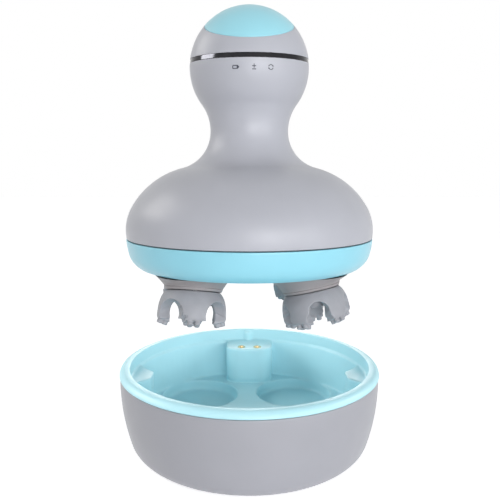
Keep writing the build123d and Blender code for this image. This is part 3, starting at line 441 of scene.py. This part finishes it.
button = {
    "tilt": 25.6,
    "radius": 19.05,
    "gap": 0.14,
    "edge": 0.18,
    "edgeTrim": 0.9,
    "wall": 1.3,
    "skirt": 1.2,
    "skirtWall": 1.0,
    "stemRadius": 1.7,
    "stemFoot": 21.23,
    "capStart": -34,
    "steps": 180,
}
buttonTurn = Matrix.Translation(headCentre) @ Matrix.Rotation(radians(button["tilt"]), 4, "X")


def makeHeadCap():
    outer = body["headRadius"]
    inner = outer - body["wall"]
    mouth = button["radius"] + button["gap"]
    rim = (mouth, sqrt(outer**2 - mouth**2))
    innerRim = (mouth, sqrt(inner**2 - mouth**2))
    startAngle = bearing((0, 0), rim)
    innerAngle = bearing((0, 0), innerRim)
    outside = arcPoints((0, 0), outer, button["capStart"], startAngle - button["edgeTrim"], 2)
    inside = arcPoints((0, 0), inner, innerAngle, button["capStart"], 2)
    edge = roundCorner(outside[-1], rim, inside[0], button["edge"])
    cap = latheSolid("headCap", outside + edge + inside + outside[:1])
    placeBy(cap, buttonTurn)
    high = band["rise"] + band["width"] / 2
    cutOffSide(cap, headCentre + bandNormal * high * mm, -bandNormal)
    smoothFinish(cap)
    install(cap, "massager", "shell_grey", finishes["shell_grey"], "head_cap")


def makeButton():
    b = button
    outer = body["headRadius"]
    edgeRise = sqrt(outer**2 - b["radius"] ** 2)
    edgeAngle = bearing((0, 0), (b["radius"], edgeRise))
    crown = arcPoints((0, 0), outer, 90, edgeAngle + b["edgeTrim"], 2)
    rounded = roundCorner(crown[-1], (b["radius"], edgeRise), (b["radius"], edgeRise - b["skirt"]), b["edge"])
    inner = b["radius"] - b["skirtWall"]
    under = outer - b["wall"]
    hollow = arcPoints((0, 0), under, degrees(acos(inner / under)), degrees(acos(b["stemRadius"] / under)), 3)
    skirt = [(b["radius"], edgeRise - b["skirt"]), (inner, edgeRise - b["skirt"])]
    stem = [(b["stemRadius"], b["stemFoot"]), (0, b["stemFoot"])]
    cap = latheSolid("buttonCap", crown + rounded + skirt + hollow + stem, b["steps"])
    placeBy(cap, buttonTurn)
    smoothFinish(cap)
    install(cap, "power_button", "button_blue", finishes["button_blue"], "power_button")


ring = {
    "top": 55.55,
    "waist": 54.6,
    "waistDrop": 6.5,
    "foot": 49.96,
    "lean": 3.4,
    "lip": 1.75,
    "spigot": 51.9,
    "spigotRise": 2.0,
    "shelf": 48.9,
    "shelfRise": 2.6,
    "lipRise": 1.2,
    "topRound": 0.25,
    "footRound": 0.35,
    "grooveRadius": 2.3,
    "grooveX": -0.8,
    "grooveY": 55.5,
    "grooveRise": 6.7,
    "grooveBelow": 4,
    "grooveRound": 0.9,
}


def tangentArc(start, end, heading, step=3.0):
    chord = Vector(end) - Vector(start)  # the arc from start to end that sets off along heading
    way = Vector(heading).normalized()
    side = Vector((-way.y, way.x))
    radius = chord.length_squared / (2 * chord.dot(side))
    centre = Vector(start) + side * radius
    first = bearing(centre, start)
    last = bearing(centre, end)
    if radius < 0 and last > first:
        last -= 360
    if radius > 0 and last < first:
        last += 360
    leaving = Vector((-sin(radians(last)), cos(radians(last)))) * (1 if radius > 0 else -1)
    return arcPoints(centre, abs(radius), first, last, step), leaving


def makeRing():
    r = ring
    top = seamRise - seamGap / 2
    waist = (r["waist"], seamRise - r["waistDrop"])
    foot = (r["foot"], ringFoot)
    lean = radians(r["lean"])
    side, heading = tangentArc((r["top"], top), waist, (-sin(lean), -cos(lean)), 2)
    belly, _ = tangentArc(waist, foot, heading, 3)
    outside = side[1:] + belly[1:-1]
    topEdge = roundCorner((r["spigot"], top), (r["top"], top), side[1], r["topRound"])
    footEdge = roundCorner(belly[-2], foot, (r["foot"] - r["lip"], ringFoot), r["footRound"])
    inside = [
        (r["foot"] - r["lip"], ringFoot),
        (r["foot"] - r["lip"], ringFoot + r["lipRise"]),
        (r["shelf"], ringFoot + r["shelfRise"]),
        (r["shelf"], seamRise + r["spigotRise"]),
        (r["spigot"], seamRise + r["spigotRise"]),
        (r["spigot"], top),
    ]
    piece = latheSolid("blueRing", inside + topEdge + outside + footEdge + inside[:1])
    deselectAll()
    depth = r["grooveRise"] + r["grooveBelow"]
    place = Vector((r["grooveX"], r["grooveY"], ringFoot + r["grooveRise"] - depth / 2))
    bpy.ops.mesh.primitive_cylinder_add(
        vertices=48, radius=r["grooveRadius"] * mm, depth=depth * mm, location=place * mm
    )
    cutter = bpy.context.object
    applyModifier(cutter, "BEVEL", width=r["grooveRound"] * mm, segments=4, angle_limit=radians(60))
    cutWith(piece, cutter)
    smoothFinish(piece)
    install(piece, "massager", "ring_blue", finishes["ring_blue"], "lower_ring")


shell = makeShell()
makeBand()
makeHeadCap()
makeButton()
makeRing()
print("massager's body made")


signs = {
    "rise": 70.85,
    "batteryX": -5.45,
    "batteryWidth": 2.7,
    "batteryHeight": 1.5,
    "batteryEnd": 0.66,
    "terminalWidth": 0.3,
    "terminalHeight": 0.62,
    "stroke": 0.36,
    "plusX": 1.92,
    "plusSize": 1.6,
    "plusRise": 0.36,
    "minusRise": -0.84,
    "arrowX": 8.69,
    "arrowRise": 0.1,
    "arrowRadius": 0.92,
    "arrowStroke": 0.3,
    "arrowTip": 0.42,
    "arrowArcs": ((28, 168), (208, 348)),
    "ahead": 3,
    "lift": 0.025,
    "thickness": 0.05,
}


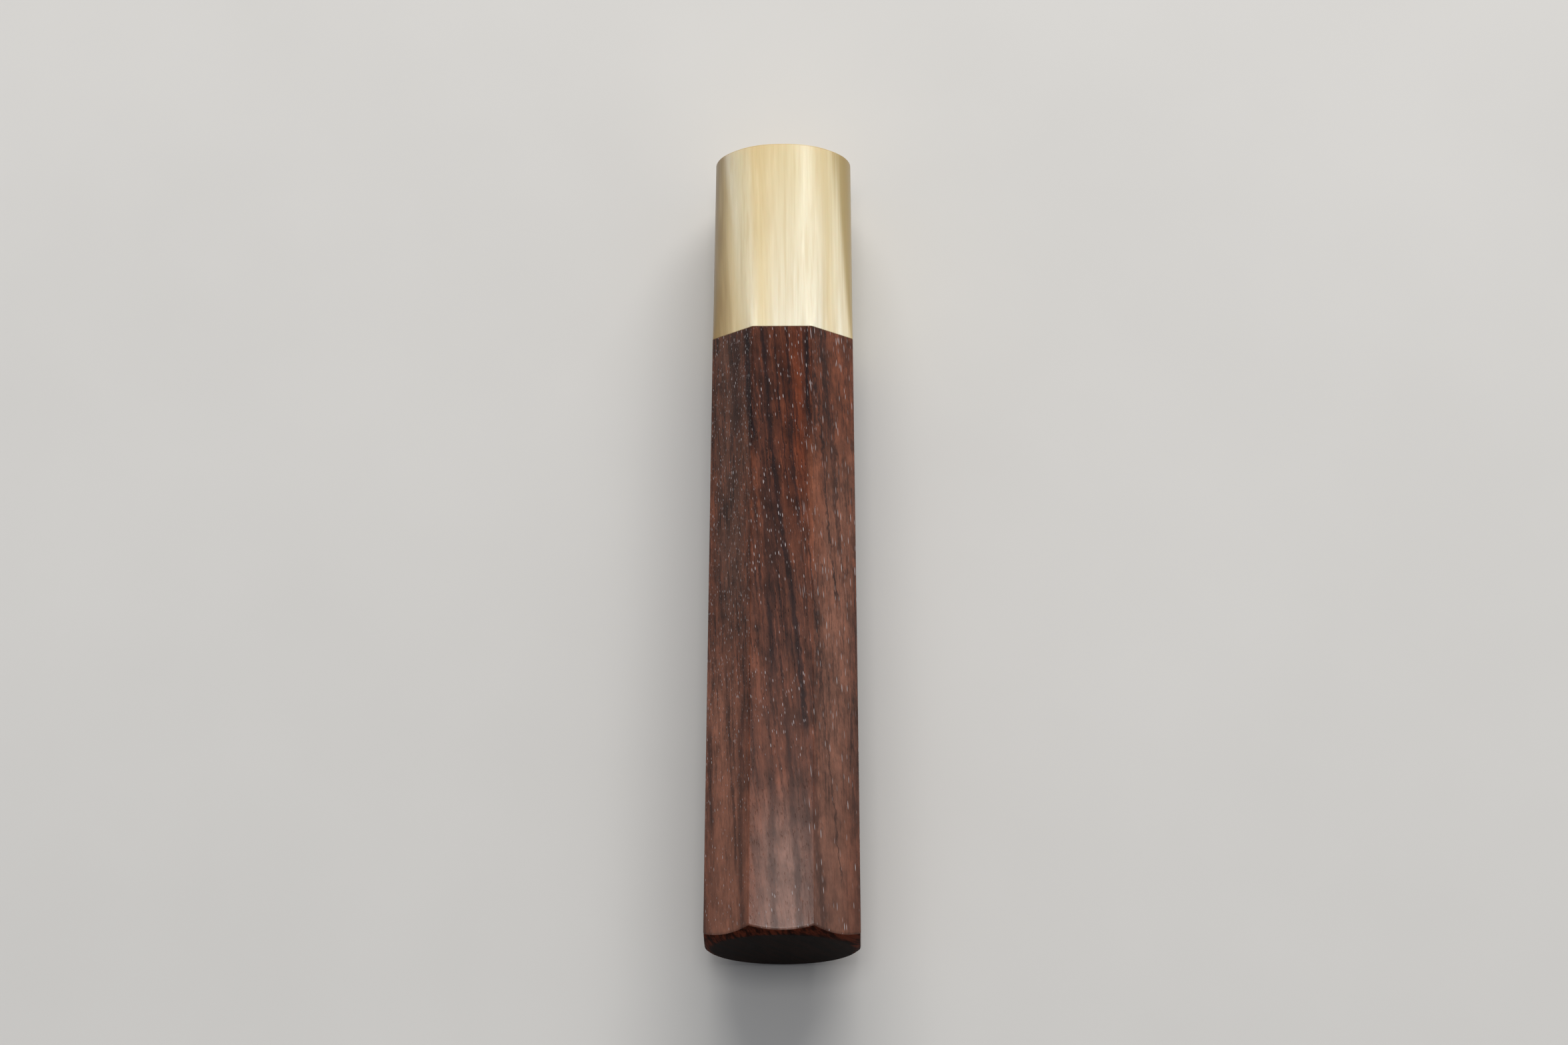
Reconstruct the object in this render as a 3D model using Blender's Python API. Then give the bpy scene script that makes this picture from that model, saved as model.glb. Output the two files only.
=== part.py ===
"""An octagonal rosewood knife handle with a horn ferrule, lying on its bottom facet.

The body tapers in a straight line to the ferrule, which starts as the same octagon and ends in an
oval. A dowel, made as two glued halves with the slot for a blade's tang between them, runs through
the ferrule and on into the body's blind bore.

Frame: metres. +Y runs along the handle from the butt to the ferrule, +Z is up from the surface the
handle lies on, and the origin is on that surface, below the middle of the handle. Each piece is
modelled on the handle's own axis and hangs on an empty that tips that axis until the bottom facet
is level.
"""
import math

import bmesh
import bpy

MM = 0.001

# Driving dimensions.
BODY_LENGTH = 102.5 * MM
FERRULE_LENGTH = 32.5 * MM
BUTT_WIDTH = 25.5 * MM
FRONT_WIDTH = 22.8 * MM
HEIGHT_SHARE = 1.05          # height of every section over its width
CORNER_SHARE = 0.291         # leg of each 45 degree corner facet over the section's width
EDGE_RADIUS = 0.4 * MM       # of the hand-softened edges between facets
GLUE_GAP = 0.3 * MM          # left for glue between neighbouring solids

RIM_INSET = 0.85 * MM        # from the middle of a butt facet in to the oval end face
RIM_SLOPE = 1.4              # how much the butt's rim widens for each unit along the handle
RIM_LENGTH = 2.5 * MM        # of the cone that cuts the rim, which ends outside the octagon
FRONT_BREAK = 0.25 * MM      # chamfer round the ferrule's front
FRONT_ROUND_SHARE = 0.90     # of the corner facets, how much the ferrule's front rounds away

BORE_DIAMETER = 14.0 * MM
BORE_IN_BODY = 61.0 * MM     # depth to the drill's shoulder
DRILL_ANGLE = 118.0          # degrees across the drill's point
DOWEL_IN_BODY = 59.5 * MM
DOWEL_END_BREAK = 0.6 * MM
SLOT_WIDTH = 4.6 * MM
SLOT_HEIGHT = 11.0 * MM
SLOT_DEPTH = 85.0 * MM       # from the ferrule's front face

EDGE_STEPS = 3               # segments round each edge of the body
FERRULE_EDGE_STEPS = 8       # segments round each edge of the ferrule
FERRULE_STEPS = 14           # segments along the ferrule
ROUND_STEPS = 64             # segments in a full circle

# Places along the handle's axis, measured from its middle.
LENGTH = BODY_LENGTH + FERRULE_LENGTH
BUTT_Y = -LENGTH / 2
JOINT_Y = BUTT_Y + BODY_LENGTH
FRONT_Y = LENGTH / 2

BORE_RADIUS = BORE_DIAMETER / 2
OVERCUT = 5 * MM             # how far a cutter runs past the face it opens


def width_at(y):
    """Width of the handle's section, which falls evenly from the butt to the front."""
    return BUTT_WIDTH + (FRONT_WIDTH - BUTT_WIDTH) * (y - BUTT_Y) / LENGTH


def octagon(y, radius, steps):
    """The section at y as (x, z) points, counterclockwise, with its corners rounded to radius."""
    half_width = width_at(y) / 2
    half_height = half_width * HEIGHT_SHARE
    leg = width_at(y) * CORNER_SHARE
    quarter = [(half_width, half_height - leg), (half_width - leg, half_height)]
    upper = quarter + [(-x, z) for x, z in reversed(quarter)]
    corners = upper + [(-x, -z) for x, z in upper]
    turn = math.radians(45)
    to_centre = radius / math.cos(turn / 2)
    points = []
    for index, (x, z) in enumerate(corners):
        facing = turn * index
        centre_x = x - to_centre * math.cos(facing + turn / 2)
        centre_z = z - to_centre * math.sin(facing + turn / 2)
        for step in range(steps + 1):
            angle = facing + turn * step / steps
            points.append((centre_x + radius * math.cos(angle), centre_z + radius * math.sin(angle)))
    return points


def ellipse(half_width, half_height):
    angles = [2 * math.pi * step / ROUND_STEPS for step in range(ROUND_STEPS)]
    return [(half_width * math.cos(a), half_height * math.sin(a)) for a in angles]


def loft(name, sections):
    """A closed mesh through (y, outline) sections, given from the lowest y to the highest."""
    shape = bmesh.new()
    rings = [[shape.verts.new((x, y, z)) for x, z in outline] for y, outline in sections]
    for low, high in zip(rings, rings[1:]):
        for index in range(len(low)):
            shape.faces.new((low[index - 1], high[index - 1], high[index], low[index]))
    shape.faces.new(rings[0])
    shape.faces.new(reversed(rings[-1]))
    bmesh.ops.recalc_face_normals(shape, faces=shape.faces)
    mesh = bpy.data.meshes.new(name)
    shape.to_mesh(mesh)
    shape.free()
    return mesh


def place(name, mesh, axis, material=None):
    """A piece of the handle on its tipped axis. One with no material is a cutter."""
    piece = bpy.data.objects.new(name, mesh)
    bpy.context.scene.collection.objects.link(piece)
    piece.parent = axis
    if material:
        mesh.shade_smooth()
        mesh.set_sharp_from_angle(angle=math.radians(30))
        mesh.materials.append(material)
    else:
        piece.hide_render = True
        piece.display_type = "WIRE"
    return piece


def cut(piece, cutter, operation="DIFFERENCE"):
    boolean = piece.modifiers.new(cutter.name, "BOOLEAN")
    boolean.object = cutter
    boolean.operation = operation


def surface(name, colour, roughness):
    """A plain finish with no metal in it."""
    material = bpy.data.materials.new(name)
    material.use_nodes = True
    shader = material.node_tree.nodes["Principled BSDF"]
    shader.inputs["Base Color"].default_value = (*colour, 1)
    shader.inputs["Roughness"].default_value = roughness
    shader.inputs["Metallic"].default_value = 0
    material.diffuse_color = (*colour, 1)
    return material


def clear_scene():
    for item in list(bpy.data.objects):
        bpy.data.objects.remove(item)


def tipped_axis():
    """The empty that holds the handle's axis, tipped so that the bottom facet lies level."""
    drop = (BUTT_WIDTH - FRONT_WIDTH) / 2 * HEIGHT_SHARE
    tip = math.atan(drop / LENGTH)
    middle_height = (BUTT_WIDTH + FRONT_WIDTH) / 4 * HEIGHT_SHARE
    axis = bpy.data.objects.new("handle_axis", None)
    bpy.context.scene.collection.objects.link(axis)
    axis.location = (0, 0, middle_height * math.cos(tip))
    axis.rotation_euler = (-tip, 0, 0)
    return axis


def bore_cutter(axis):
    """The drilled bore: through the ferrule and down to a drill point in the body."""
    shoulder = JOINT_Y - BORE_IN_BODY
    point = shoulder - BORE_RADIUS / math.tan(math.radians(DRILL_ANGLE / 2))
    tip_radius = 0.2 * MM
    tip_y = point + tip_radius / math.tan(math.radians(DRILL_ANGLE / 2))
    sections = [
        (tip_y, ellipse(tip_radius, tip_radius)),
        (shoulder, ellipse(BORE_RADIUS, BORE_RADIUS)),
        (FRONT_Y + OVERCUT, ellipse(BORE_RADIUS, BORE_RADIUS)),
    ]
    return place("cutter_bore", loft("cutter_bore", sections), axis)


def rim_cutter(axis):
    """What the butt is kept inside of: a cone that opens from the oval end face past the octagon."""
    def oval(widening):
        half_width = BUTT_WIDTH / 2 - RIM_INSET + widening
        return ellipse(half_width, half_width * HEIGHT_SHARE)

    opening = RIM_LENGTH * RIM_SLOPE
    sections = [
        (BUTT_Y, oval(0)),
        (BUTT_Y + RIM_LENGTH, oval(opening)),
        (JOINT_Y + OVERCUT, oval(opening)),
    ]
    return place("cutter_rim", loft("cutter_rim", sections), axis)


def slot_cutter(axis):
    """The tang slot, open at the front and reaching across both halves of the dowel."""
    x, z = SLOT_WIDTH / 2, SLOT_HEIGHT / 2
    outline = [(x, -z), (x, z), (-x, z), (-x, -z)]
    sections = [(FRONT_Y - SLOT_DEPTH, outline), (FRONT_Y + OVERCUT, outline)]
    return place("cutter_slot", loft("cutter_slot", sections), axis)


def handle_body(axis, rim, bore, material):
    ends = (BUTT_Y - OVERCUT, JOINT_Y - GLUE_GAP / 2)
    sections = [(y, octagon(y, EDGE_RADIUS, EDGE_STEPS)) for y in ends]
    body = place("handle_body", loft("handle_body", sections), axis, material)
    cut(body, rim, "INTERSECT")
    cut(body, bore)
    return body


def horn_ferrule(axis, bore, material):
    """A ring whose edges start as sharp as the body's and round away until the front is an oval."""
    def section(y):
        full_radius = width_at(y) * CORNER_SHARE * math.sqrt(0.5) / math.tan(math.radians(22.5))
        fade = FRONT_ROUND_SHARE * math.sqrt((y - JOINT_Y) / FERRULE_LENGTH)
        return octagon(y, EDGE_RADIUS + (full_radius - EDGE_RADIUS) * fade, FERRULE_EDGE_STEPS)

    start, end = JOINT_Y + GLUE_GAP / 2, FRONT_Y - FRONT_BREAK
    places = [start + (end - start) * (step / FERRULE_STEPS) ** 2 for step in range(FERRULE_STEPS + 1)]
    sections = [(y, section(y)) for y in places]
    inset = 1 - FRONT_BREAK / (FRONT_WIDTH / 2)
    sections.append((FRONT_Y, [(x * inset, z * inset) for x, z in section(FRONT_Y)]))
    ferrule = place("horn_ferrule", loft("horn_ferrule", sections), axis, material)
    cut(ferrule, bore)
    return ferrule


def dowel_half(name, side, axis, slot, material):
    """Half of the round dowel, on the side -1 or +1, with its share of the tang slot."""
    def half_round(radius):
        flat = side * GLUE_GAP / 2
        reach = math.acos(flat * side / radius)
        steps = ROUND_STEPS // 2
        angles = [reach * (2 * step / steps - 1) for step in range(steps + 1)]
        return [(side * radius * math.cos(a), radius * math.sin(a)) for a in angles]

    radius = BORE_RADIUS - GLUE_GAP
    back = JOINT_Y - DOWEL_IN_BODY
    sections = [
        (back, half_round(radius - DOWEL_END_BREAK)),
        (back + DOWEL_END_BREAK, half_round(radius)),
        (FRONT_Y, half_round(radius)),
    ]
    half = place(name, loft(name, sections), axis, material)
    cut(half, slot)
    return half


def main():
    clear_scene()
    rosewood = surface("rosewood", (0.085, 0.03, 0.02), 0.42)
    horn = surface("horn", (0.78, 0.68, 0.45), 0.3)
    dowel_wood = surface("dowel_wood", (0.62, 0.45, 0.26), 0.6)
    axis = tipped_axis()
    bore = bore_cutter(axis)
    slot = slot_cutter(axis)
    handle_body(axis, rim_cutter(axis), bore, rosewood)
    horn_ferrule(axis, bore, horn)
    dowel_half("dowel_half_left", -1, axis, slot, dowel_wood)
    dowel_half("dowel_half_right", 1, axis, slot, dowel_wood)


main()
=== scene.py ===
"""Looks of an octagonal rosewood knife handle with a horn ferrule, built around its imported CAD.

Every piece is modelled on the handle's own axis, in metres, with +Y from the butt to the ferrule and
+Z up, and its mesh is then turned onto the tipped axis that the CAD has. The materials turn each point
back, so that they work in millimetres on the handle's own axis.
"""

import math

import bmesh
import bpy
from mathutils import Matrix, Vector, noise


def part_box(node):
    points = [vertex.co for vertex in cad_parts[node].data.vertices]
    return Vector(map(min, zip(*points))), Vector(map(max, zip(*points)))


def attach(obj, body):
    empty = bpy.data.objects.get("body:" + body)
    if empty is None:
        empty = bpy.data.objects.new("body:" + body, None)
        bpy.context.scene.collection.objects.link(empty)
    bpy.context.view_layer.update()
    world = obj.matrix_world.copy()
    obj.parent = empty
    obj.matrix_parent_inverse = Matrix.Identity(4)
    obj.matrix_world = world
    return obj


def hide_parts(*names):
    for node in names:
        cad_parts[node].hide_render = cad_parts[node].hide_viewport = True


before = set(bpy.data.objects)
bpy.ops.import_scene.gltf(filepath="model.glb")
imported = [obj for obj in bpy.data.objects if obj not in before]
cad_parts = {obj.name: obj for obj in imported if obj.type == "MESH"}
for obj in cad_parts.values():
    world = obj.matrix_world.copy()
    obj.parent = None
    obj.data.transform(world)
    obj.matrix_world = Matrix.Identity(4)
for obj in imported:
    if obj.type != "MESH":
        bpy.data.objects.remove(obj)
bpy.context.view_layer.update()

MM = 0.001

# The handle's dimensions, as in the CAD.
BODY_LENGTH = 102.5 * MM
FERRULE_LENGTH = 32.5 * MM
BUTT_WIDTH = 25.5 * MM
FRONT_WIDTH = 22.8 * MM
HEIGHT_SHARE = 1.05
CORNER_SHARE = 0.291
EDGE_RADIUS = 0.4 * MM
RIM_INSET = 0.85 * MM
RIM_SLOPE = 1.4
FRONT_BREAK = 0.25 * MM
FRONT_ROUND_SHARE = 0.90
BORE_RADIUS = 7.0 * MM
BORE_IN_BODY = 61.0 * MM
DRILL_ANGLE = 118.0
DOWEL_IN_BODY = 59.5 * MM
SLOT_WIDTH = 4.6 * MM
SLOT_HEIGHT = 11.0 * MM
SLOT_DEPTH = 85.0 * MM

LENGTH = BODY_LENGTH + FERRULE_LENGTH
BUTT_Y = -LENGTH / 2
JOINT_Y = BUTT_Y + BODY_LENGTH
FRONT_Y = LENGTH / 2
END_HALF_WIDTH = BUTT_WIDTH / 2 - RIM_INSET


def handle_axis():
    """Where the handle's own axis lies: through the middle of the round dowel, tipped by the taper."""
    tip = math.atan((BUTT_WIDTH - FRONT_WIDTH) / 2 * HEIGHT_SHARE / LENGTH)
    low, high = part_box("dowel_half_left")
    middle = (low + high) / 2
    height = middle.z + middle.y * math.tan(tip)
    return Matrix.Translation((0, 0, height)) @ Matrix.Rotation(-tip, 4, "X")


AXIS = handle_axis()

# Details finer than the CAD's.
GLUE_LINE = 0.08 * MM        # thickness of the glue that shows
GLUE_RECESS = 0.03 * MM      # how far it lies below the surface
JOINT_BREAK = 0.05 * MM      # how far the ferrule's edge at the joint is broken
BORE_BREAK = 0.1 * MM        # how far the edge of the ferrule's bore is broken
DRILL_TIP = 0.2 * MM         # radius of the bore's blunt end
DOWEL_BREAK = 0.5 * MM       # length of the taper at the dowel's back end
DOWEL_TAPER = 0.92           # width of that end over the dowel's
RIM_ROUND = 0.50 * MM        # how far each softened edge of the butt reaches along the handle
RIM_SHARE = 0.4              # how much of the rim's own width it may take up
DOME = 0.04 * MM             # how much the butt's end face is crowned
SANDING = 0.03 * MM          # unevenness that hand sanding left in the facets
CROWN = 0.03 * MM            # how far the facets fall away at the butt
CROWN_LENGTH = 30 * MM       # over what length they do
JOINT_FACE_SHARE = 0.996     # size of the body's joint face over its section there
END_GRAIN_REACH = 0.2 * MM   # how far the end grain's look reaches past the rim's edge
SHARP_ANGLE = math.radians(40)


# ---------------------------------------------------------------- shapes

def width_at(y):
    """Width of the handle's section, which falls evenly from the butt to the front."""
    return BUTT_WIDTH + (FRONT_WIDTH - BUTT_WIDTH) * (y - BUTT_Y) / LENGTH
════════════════
# What you will do
Within the material above, extract exactly the lines that start at the line containing "radius = BORE_RADIUS - GLUE_GAP" and stop after the line containing "if empty is", and only those.

# Final result
    radius = BORE_RADIUS - GLUE_GAP
    back = JOINT_Y - DOWEL_IN_BODY
    sections = [
        (back, half_round(radius - DOWEL_END_BREAK)),
        (back + DOWEL_END_BREAK, half_round(radius)),
        (FRONT_Y, half_round(radius)),
    ]
    half = place(name, loft(name, sections), axis, material)
    cut(half, slot)
    return half


def main():
    clear_scene()
    rosewood = surface("rosewood", (0.085, 0.03, 0.02), 0.42)
    horn = surface("horn", (0.78, 0.68, 0.45), 0.3)
    dowel_wood = surface("dowel_wood", (0.62, 0.45, 0.26), 0.6)
    axis = tipped_axis()
    bore = bore_cutter(axis)
    slot = slot_cutter(axis)
    handle_body(axis, rim_cutter(axis), bore, rosewood)
    horn_ferrule(axis, bore, horn)
    dowel_half("dowel_half_left", -1, axis, slot, dowel_wood)
    dowel_half("dowel_half_right", 1, axis, slot, dowel_wood)


main()
=== scene.py ===
"""Looks of an octagonal rosewood knife handle with a horn ferrule, built around its imported CAD.

Every piece is modelled on the handle's own axis, in metres, with +Y from the butt to the ferrule and
+Z up, and its mesh is then turned onto the tipped axis that the CAD has. The materials turn each point
back, so that they work in millimetres on the handle's own axis.
"""

import math

import bmesh
import bpy
from mathutils import Matrix, Vector, noise


def part_box(node):
    points = [vertex.co for vertex in cad_parts[node].data.vertices]
    return Vector(map(min, zip(*points))), Vector(map(max, zip(*points)))


def attach(obj, body):
    empty = bpy.data.objects.get("body:" + body)
    if empty is None:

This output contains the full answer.